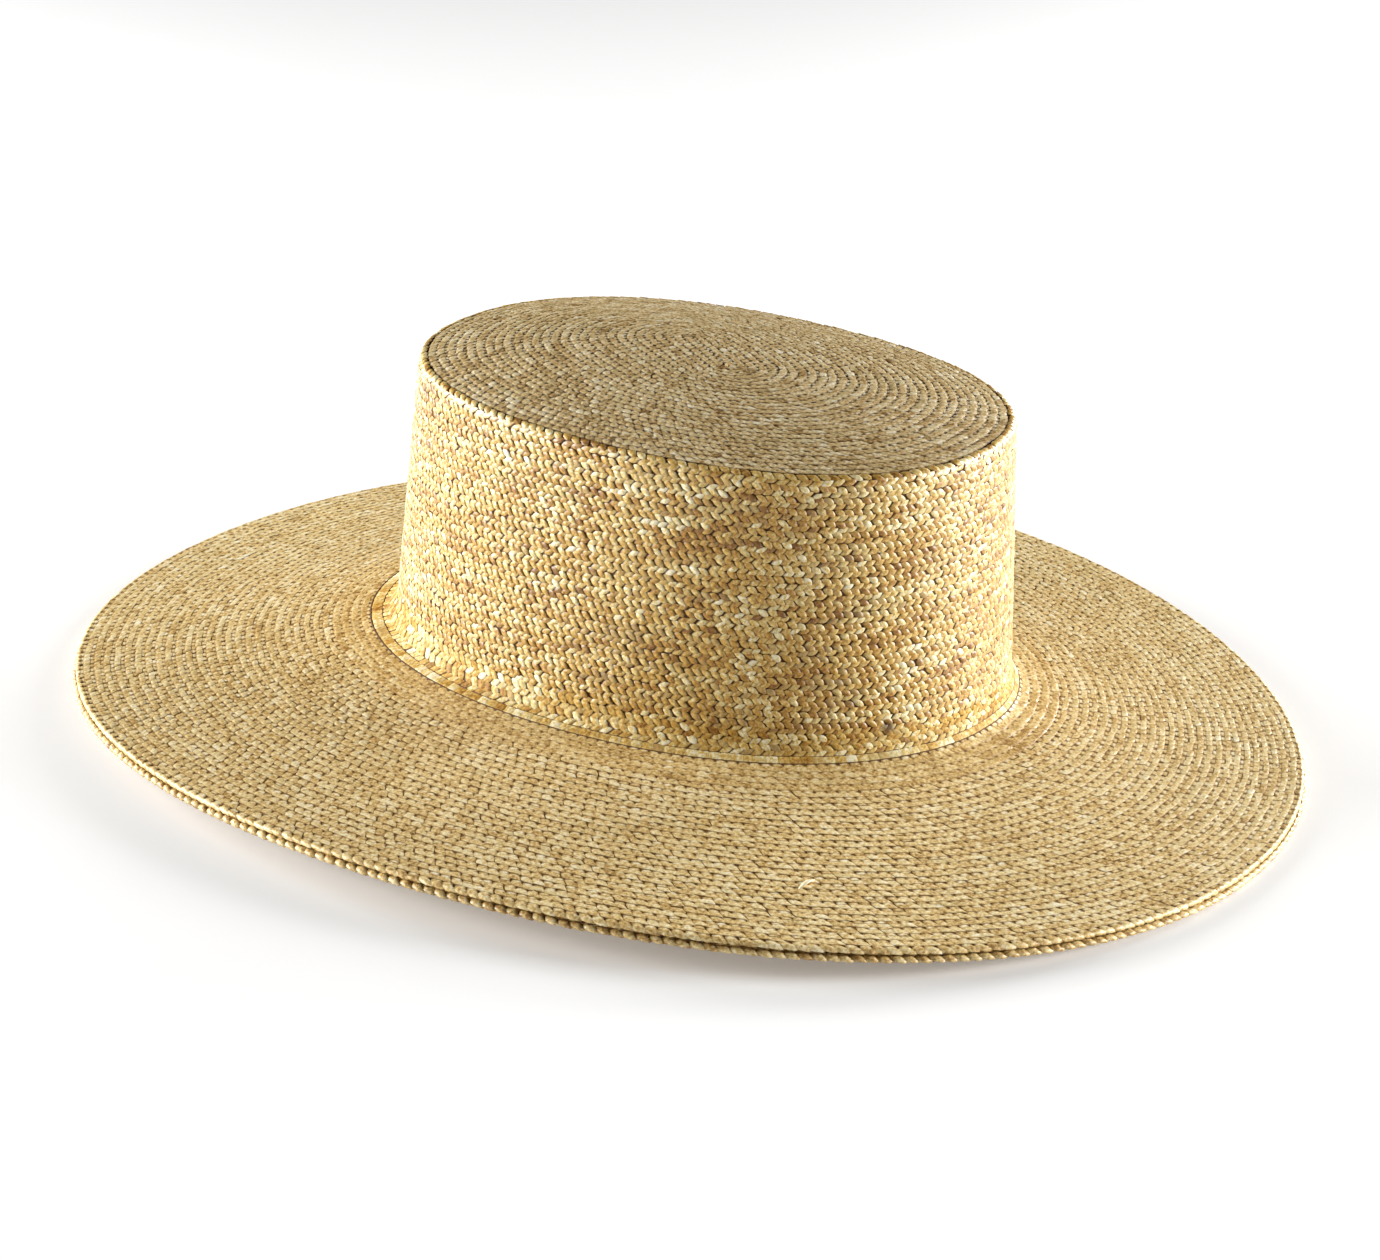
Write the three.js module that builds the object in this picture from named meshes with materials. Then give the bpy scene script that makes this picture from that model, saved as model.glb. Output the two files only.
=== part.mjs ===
// Boater hat of sewn straw plait: low domed oval tip, leaning crown wall, wide wavy brim
// and a doubled edge. Millimetres, +Z up, +Y along the hat's long axis. The origin is the
// middle of the rim, on the surface that the hat rests on.

import * as THREE from 'three';

// Outlines. Each is an oval |x/a|^n + |y/b|^n = 1, flatter on its long sides as n grows.
const TIP = { a: 74.5, b: 98.4, n: 2.2, z: 111.0 };
const CREASE = { a: 81.0, b: 105.1, n: 2.1, z: 21.9 };

// The tip is a low dome, level within a small share of its radius where its rows begin
const DOME = { rise: 8.6, level: 0.12 };

// The crown stands a little off the middle of the rim, so the brim is wider at one end.
const CROWN_OFF = { x: 2.5, y: -3.7 };

// Walls and joints
const STRAW = 2.0;
const GAP = 0.3;
const SHOULDER_RADIUS = 2.8;
const FOOT = { up: 8.0, out: 6.0 };

// Brim: its width from the crease, the height of its rim and the wave along the rim.
// It hangs a little more steeply beside the crown than out at the rim.
const BRIM_WIDTH = 99.6;
const RIM = { z: 6.8, wave: 5.3, turn: THREE.MathUtils.degToRad(7.9) };
const BRIM_HOLLOW = 0.3;

// Doubled edge: a second row of plait under the first. It is level for about 80 mm at
// each of the two dips of the wave, where the hat rests.
const EDGE = { width: 5.0, lip: 0.8, above: 2.0, below: 2.0, rest: 0.0 };

const AROUND = 80;
const SMALL = 1e-4;

const STRAW_LOOK = {
  tip: { color: 0xb8a274, roughness: 0.62, metalness: 0 },
  shoulder: { color: 0xc9ae78, roughness: 0.55, metalness: 0 },
  wall: { color: 0xd6b87c, roughness: 0.5, metalness: 0 },
  foot: { color: 0xd0b072, roughness: 0.52, metalness: 0 },
  brim: { color: 0xcbb07a, roughness: 0.55, metalness: 0 },
  edge: { color: 0xc0a068, roughness: 0.58, metalness: 0 },
};

const signedPower = (v, p) => Math.sign(v) * Math.abs(v) ** p;

// Point of an oval at an angle, and the direction straight out from it
function ovalPoint({ a, b, n }, angle) {
  const c = Math.cos(angle);
  const s = Math.sin(angle);
  const out = new THREE.Vector2(
    signedPower(c, 2 - 2 / n) / a,
    signedPower(s, 2 - 2 / n) / b,
  ).normalize();
  return {
    at: new THREE.Vector2(a * signedPower(c, 2 / n), b * signedPower(s, 2 / n)),
    out,
  };
}

// Oval of the crown at a height, between the crease and the tip
function crownOval(z) {
  const t = (z - CREASE.z) / (TIP.z - CREASE.z);
  const mix = (key) => THREE.MathUtils.lerp(CREASE[key], TIP[key], t);
  return { a: mix('a'), b: mix('b'), n: mix('n') };
}

// Point of the crown at a height, moved straight out from the oval by d
function crownPoint(angle, z, d = 0) {
  const { at, out } = ovalPoint(crownOval(z), angle);
  return new THREE.Vector3(
    at.x + out.x * d + CROWN_OFF.x,
    at.y + out.y * d + CROWN_OFF.y,
    z,
  );
}

// Point of the crown wall at a depth below the tip
const wallPoint = (angle, depth) => crownPoint(angle, TIP.z - depth);

// Height of the middle of the doubled edge, in a direction seen from the crown
function rimHeight(angle) {
  const { at, out } = ovalPoint(CREASE, angle);
  const rim = at.addScaledVector(out, BRIM_WIDTH);
  const direction = Math.atan2(rim.y, rim.x);
  return RIM.z + RIM.wave * Math.cos(2 * (direction - RIM.turn));
}

// Top of the brim at a distance d from the crease
function brimPoint(angle, d) {
  const { at, out } = ovalPoint(CREASE, angle);
  const t = Math.min(d / BRIM_WIDTH, 1);
  const fall = t * (1 + BRIM_HOLLOW * (1 - t));
  return new THREE.Vector3(
    at.x + out.x * d + CROWN_OFF.x * (1 - t),
    at.y + out.y * d + CROWN_OFF.y * (1 - t),
    THREE.MathUtils.lerp(CREASE.z, rimHeight(angle) + EDGE.above, fall),
  );
}

// Top of the rounded corner between tip and wall, from the tip (0) to the wall (1)
function shoulderPoint(angle, t) {
  const turn = (1 - t) * Math.PI / 2;
  const top = TIP.z - SHOULDER_RADIUS;
  const lean = crownPoint(angle, top, SHOULDER_RADIUS * (Math.cos(turn) - 1));
  lean.z = top + SHOULDER_RADIUS * Math.sin(turn);
  return lean;
}

// Top of the curve between wall and brim, from the wall (0) to the brim (1)
function footPoint(angle, t) {
  const curve = new THREE.QuadraticBezierCurve3(
    crownPoint(angle, CREASE.z + FOOT.up),
    crownPoint(angle, CREASE.z),
    brimPoint(angle, FOOT.out),
  );
  return curve.getPoint(t);
}

// Direction straight out of a surface given by point(angle, t), upward or outward
function outOf(point, angle, t) {
  const along = point(angle + SMALL, t).sub(point(angle - SMALL, t));
  const across = point(angle, t + SMALL).sub(point(angle, t - SMALL));
  return across.cross(along).normalize();
}

// Closed profile of a wall of straw: its top at each station, then its underside back
function wallProfile(point, stations) {
  return (angle) => {
    const top = stations.map((t) => point(angle, t));
    const under = stations.map((t, i) => (
      top[i].clone().addScaledVector(outOf(point, angle, t), -STRAW)
    ));
    return [...top, ...under.reverse()];
  };
}

// Profile of the second edge row: it follows the underside of the brim and is level below
function edgeProfile(angle) {
  const slant = outOf(brimPoint, angle, BRIM_WIDTH - EDGE.width / 2).z;
  const under = (d) => {
    const p = brimPoint(angle, d);
    p.z -= STRAW / slant + GAP;
    return p;
  };
  const level = Math.max(rimHeight(angle) - EDGE.below, EDGE.rest);
  const inner = under(BRIM_WIDTH - EDGE.width);
  const outer = under(BRIM_WIDTH);
  const lip = brimPoint(angle, BRIM_WIDTH + EDGE.lip);
  lip.z = (outer.z + level) / 2;
  const foot = brimPoint(angle, BRIM_WIDTH + EDGE.lip / 2);
  foot.z = level;
  const heel = inner.clone();
  heel.z = level;
  return [inner, outer, lip, foot, heel];
}

// Closed body through one profile at each angle around the hat
function ringGeometry(profile) {
  const rings = [];
  for (let i = 0; i < AROUND; i += 1) {
    rings.push(profile((i / AROUND) * 2 * Math.PI));
  }
  const size = rings[0].length;
  const index = [];
  for (let i = 0; i < AROUND; i += 1) {
    const next = ((i + 1) % AROUND) * size;
    for (let j = 0; j < size; j += 1) {
      const up = (j + 1) % size;
      index.push(i * size + j, i * size + up, next + up);
      index.push(i * size + j, next + up, next + j);
    }
  }
  const geometry = new THREE.BufferGeometry();
  geometry.setFromPoints(rings.flat());
  geometry.setIndex(index);
  geometry.computeVertexNormals();
  return geometry;
}

// Height of the tip's top, from its middle (0) to its edge (1)
const domeHeight = (share) => TIP.z + DOME.rise * (1 - Math.max(share, DOME.level) ** 2);

// Domed oval plate of the tip, inside the shoulder: a round plate drawn out to the oval
function tipGeometry() {
  const top = TIP_SHARES.map((share) => new THREE.Vector2(share, domeHeight(share)));
  const under = top.map((p) => new THREE.Vector2(p.x, p.y - STRAW));
  const plate = new THREE.LatheGeometry([...under, ...top.reverse()], AROUND);
  plate.rotateX(Math.PI / 2);
  const places = plate.getAttribute('position');
  for (let i = 0; i < places.count; i += 1) {
    const [x, y] = [places.getX(i), places.getY(i)];
    const share = Math.hypot(x, y);
    const edge = crownPoint(
      Math.atan2(y, x),
      TIP.z - SHOULDER_RADIUS,
      -SHOULDER_RADIUS - GAP,
    );
    places.setX(i, THREE.MathUtils.lerp(CROWN_OFF.x, edge.x, share));
    places.setY(i, THREE.MathUtils.lerp(CROWN_OFF.y, edge.y, share));
  }
  plate.computeVertexNormals();
  return plate;
}

function mesh(name, geometry, look) {
  const piece = new THREE.Mesh(geometry, new THREE.MeshStandardMaterial(look));
  piece.name = name;
  return piece;
}

// Shares, depths and distances at which each wall is measured
const TIP_SHARES = [0, DOME.level, 0.3, 0.5, 0.7, 0.85, 1];
const WALL_STATIONS = [
  SHOULDER_RADIUS + GAP,
  28,
  54,
  TIP.z - CREASE.z - FOOT.up - GAP,
];
const BRIM_STATIONS = [FOOT.out + GAP, 30, 54, 78, BRIM_WIDTH];
const SHOULDER_STATIONS = [0, 0.25, 0.5, 0.75, 1];
const FOOT_STATIONS = [0, 0.2, 0.4, 0.6, 0.8, 1];

const hat = new THREE.Group();
hat.name = 'boater_hat';
hat.add(
  mesh('crown_tip', tipGeometry(), STRAW_LOOK.tip),
  mesh(
    'crown_shoulder',
    ringGeometry(wallProfile(shoulderPoint, SHOULDER_STATIONS)),
    STRAW_LOOK.shoulder,
  ),
  mesh(
    'crown_wall',
    ringGeometry(wallProfile(wallPoint, WALL_STATIONS)),
    STRAW_LOOK.wall,
  ),
  mesh(
    'crown_foot',
    ringGeometry(wallProfile(footPoint, FOOT_STATIONS)),
    STRAW_LOOK.foot,
  ),
  mesh('brim', ringGeometry(wallProfile(brimPoint, BRIM_STATIONS)), STRAW_LOOK.brim),
  mesh('brim_edge_row', ringGeometry(edgeProfile), STRAW_LOOK.edge),
);

export default hat;
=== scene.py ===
"""Boater hat of sewn straw plait: its rows of folded straw, their finish, and a plain studio."""

import logging
import math
from dataclasses import dataclass, field
from enum import Enum
from typing import Callable

import bmesh
import bpy
import numpy as np
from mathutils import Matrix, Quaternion, Vector


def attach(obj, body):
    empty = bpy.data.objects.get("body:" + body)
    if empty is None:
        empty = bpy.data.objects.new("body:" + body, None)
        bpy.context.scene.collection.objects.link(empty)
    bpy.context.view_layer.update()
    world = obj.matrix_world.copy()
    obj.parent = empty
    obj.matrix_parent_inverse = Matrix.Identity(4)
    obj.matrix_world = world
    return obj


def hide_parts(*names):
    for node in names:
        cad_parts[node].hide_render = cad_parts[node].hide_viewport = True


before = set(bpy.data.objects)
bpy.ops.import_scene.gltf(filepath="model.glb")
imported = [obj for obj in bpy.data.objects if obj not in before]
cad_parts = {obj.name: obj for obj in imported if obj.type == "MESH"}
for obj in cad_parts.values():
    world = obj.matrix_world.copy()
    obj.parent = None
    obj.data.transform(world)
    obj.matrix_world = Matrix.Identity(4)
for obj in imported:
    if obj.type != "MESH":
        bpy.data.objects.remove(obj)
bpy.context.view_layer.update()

Array = np.ndarray
Face = Callable[[Array, Array], Array]

LOG = logging.getLogger("boater_hat")
MM = 0.001
BODY = "root"
FULL_TURN = 2 * math.pi

CORNERS = 4
CURVE_SAMPLES = 41
SLOPE_STEP = 0.002
MERGE_DISTANCE = 0.001
WHITE = (1.0, 1.0, 1.0, 1.0)

STRAW_SLOT = 0
LAYER_SLOT = 1
INSIDE_SLOT = 2


# Shape of the hat


def signed_power(value: Array, power: Array | float) -> Array:
    """Power of a number's size, with the number's own sign."""
    return np.sign(value) * np.abs(value) ** power


def unit(vectors: Array) -> Array:
    """The same directions, each one long."""
    return vectors / np.linalg.norm(vectors, axis=-1, keepdims=True)


def bent(first: Array, middle: Array, last: Array, share: Array) -> Array:
    """Points at a share of the smooth curve from first to last that leans to middle."""
    share = np.asarray(share)[..., None]
    return (1 - share) ** 2 * first + 2 * share * (1 - share) * middle + share**2 * last


@dataclass(frozen=True)
class Oval:
    """Oval |x/a|^n + |y/b|^n = 1 at a height, in millimetres."""

    width: float
    length: float
    fullness: float
    height: float


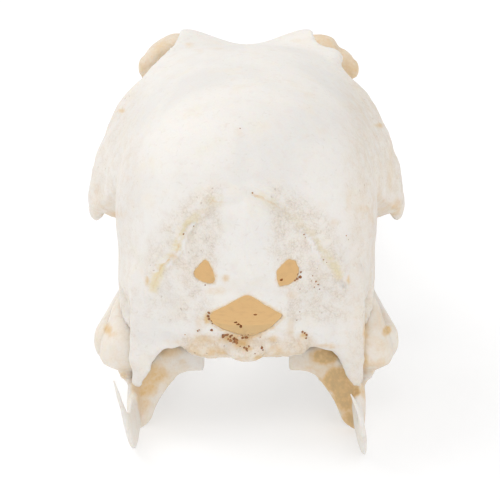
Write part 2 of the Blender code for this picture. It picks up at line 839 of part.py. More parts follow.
------------------------------------------------------------------------
> _WRITTEN EXERCISE_
Among the records above, extract exactly the lines from the line with "wall is measured" to the line with "imported = [obj", both lines included, and leave out the rest.

> _COMPLETED EXERCISE_
// Shares, depths and distances at which each wall is measured
const TIP_SHARES = [0, DOME.level, 0.3, 0.5, 0.7, 0.85, 1];
const WALL_STATIONS = [
  SHOULDER_RADIUS + GAP,
  28,
  54,
  TIP.z - CREASE.z - FOOT.up - GAP,
];
const BRIM_STATIONS = [FOOT.out + GAP, 30, 54, 78, BRIM_WIDTH];
const SHOULDER_STATIONS = [0, 0.25, 0.5, 0.75, 1];
const FOOT_STATIONS = [0, 0.2, 0.4, 0.6, 0.8, 1];

const hat = new THREE.Group();
hat.name = 'boater_hat';
hat.add(
  mesh('crown_tip', tipGeometry(), STRAW_LOOK.tip),
  mesh(
    'crown_shoulder',
    ringGeometry(wallProfile(shoulderPoint, SHOULDER_STATIONS)),
    STRAW_LOOK.shoulder,
  ),
  mesh(
    'crown_wall',
    ringGeometry(wallProfile(wallPoint, WALL_STATIONS)),
    STRAW_LOOK.wall,
  ),
  mesh(
    'crown_foot',
    ringGeometry(wallProfile(footPoint, FOOT_STATIONS)),
    STRAW_LOOK.foot,
  ),
  mesh('brim', ringGeometry(wallProfile(brimPoint, BRIM_STATIONS)), STRAW_LOOK.brim),
  mesh('brim_edge_row', ringGeometry(edgeProfile), STRAW_LOOK.edge),
);

export default hat;
=== scene.py ===
"""Boater hat of sewn straw plait: its rows of folded straw, their finish, and a plain studio."""

import logging
import math
from dataclasses import dataclass, field
from enum import Enum
from typing import Callable

import bmesh
import bpy
import numpy as np
from mathutils import Matrix, Quaternion, Vector


def attach(obj, body):
    empty = bpy.data.objects.get("body:" + body)
    if empty is None:
        empty = bpy.data.objects.new("body:" + body, None)
        bpy.context.scene.collection.objects.link(empty)
    bpy.context.view_layer.update()
    world = obj.matrix_world.copy()
    obj.parent = empty
    obj.matrix_parent_inverse = Matrix.Identity(4)
    obj.matrix_world = world
    return obj


def hide_parts(*names):
    for node in names:
        cad_parts[node].hide_render = cad_parts[node].hide_viewport = True


before = set(bpy.data.objects)
bpy.ops.import_scene.gltf(filepath="model.glb")
imported = [obj for obj in bpy.data.objects if obj not in before]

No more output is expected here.